CSA have also lost ground, by their own admission, because of their free-fall into on- and off-field chaos. Since late 2019, the board has changed twice and a significant portion of the senior staff, including the former CEO Thabang Moroe, have been sacked for misconduct. CSA were also found wanting in the way they handled the Black Lives Matter movement – a particularly polarising issue given South Africa’s segregated past – which culminated in the Social Justice and Nation-Building (SJN) project that pointed fingers at former director of cricket Graeme Smith and men’s head coach Mark Boucher, who were accused of prejudicial conduct. Smith was cleared and charges against Boucher were dropped but the effects of the SJN hearings on the South African cricket community will linger.

Apart from the division highlighted by SJN, which has alienated some supporters, CSA also continues to struggle to attract investors for their product. None of the three men’s domestic competitions is sponsored and the men’s national team has not had a headline sponsor since Standard Bank walked away in April 2020. The national women’s team continues to be backed by financial services company Momentum but women’s domestic events also take place without corporate backing. Another part of Roc Nation’s deal with CSA is to help them find commercial partners.

“We’ve been brutally honest over the last few months about the lack of trust, not even just the fans but with a lot of our stakeholders,” Moseki said. “We have been honest that we need to do quite a lot of work to regain that trust. To build trust takes a very long time but to lose it literally takes a split second. This is part of the journey of rebuilding that trust. As an example, connecting better with our fans and doing the things correctly, at organisation and corporate level. We are doing those things but we also understand that we need to communicate better with fans. It’s a journey. We understand it’s going to take a while.”

Like many other sporting boards, CSA also have not had much opportunity to see their fans since the pandemic hit, but pre Covid-19, interest levels in cricket were encouraging. While Test attendances have always been fairly low (apart from a few days at SuperSport Park, the Wanderers and Newlands), men’s ODIs and T20Is were sell-outs and the demographic of South African crowds had noticeably changed to include more people of colour, more women and more families. “The first step is to get back to the level we were at and that is already a standard that was high,” Errol Madlala, CSA’s acting chief commercial officer said.
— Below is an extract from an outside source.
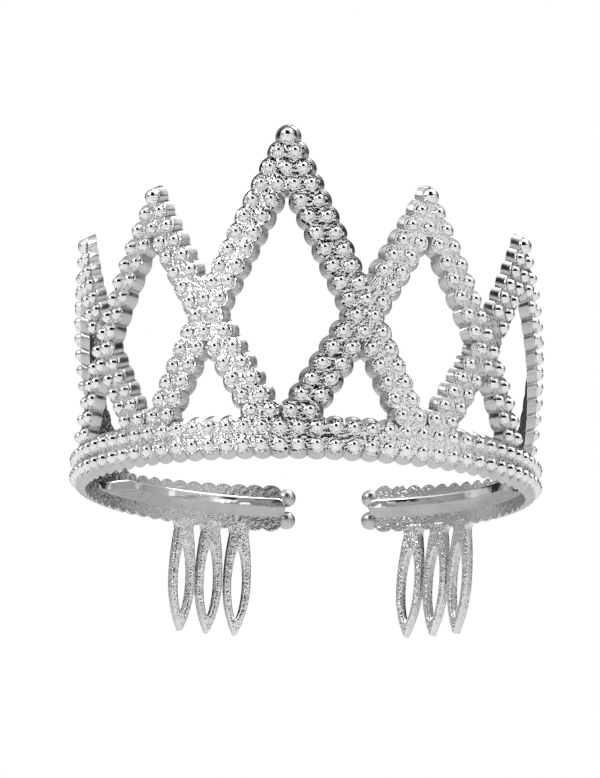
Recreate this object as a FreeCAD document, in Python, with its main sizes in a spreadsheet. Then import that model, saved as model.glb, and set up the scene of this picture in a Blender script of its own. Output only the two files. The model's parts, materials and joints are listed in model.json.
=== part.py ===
"""Child's crown: a beaded lattice of five peaks on a headband whose two springy arms carry comb teeth.

Millimetres, +Z up. The origin is on the axis of the ring, level with the lower bead row, where the
crown sits on the head. The front peak is on the -Y side and the arms meet, with a gap, on the +Y side.
Angles run round the ring from the front: positive towards +X, 180 at the back.
"""
import FreeCAD
import Part
import math
import os
import Sketcher

V = FreeCAD.Vector
doc = FreeCAD.newDocument("crown")

# ---------------------------------------------------------------- driving dimensions
SIZES = {
    # ring
    "ring_radius": 52.0,          # outer face of the band, where the beads sit
    "band_thickness": 2.3,
    "band_edge": 1.9,             # from a bead row's line to the edge of the band
    # beads
    "bead_radius": 1.45,
    "bead_gap": 1.13,             # between neighbours in a row, measured on the ring's outer face
    "row_gap": 0.9,               # between the beads of the headband's two rows
    "bar_row_gap": 0.7,           # between the beads of a bar's two rows, square to the bar
    "arm_spread": 1.4,            # how much further apart the two rows are at the ends of the arms
    "bead_clearance": 0.7,        # least gap between beads where bars meet
    "arm_reach": 170.0,           # degrees from the front: an arm ends at the last bead before this
    "tip_ball_radius": 2.1,
    # lattice, heights above the lower bead row
    "centre_peak": 68.3,
    "inner_peak": 56.9,
    "outer_peak": 51.6,
    "peak_step": 36.3,            # degrees round the ring from one peak to the next
    "rear_foot": 117.5,           # degrees from the front to the foot behind the outer peak
    "bar_edge": 2.0,              # from a bead row's line to the edge of a bar
    "peak_cap": 2.0,              # from a tip bead's centre to the top of its peak
    # arms
    "split_angle": 121.55,        # degrees from the front to the flexing neck of an arm
    "split_gap": 0.3,
    "rail_start": 101.0,          # degrees from the front to where the inner rail begins
    "rail_depth": 2.3,
    "rail_low": 0.3,              # lower edge of the rail where it meets the band
    "rail_slope": 2.0,            # height of the rail's sloping underside
    "rail_high": 4.7,
    "rail_round": 0.6,
    # comb teeth
    "first_tooth": 11.6,          # from the end bead to the first tooth, along the ring
    "tooth_gap": 0.8,             # between neighbouring teeth
    "tooth_length": 26.2,
    "tooth_width": 6.5,
    "tooth_thickness": 2.4,
    "root_width": 6.2,
    "root_height": 2.2,
    "neck_width": 3.7,
    "loop_top": 5.6,              # from the band down to the top of the loop's slot
    "slot_length": 16.6,
    "slot_width": 2.7,
    "left_comb_lean": -1.0,       # degrees that the teeth lean towards the gap between the arms
    "right_comb_lean": 3.4,
}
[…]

South Africa have hosted two series in which fans were allowed in limited numbers and both were poorly attended. For the curtailed ODIs against Netherlands (which were stopped after discovery of the Omicron variant) 2000 spectators were allowed into the grounds, while there was a 50% capacity available for the two Tests against Bangladesh. Despite that, neither Kingsmead nor St George’s Park came close to filling their quota, and have historically also struggled to attract crowds. CSA intends to work with Roc Nation to get bums on seats, including those belonging to people who don’t normally watch live cricket. “What we are adding is looking at how we also compete for the hearts and minds of our fans as well as attract those outside of cricket into the cricket space,” Madlala said. “The advantage we have over other sporting codes is that we’ve got time, our events are slightly longer.”

Roc Nation will also be in charge of some of CSA’s social media over the duration of their three-year deal. CSA confirmed they will pay Roc Nation “a small retainer,” along with incentives attached to commercial deals. In other words, they’re trying to build an empire, or at least that’s their state of mind.